Hazelnut Shortcakes with Mocha Mascarpone
 
Ingredients
  • ½ cup hazelnuts
  • ¼ cup sugar
  • 2 cups flour
  • 1½ tsp. baking powder
  • ½ tsp. baking soda
  • ¼ tsp. salt
  • 6 Tbsp. cold, unsalted butter, cut into ½” pieces
  • 1 large egg
  • ½ cup 2% milk
  • 10 oz. cup Il Villaggio® Mascarpone Cheese, divided (1 1⁄4 cup)
  • 3 Tbsp. Coffee-flavored liqueur (we use Kahlúa®)
  • 1 Tbsp. instant coffee
  • ⅓ cup powdered sugar
  • 8 scoops vanilla gelato (about a pint)
  • chocolate sauce for drizzling

At a glance

Recipe type: Desserts & Sweets
Serves: 8
Cook time:
Total time:

Instructions
  1. Preheat oven to 350°F. Spread hazelnuts onto a baking sheet. Toast for 12 minutes or until browned. Cool slightly, and rub skins off of nuts with a dishtowel. Set aside to cool completely.
  2. Increase oven temperature to 425°F. In a food processor, combine nuts and sugar until fine. Add flour, baking powder, baking soda and salt, and process until combined. Add butter and pulse until butter is peasize.
  3. Set aside.
  4. In a medium bowl, beat egg, then mix in milk and ¼ cup mascarpone cheese until combined.

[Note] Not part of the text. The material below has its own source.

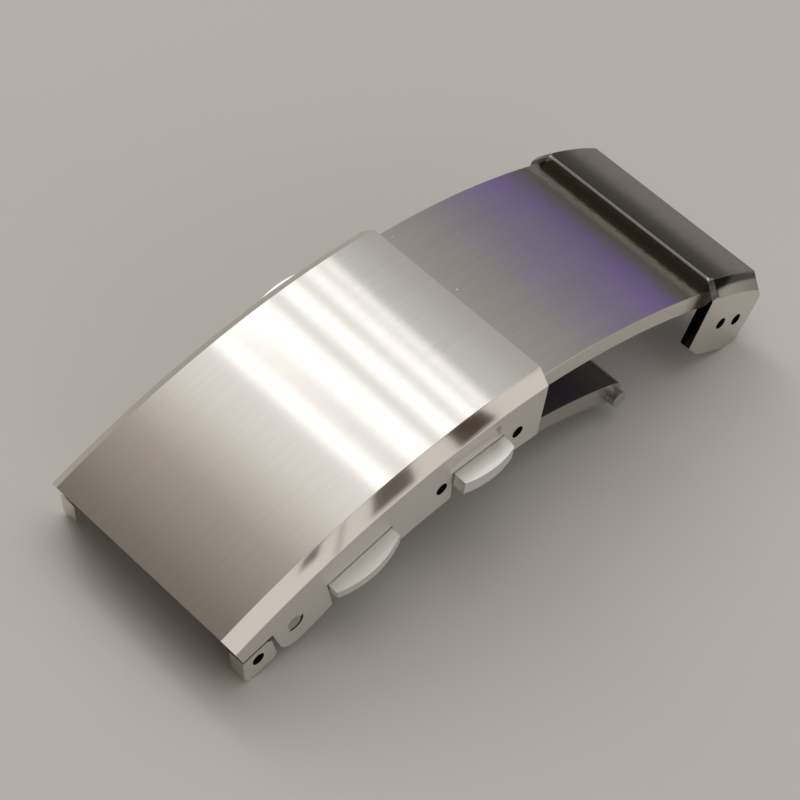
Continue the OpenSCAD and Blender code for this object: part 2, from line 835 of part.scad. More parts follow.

Combine egg mixture and dry mixture just until dough forms.
  5. Lightly coat a sheet pan with nonstick spray. Using floured hands or an icecream scoop, gently mold dough into 8 shortcakes. Bake for 20 minutes or until golden brown. Cool 5 minutes.
  6. Meanwhile, in a small saucepan, bring liqueur and coffee to a boil. Remove from heat, and add remaining mascarpone cheese and powdered sugar. Stir until thoroughly combined.

    To serve, slice shortcakes and place a scoop of gelato in the center. Top with shortcake, mocha mascarpone and chocolate sauce. Makes 8 shortcakes and 9 oz. mocha mascarpone.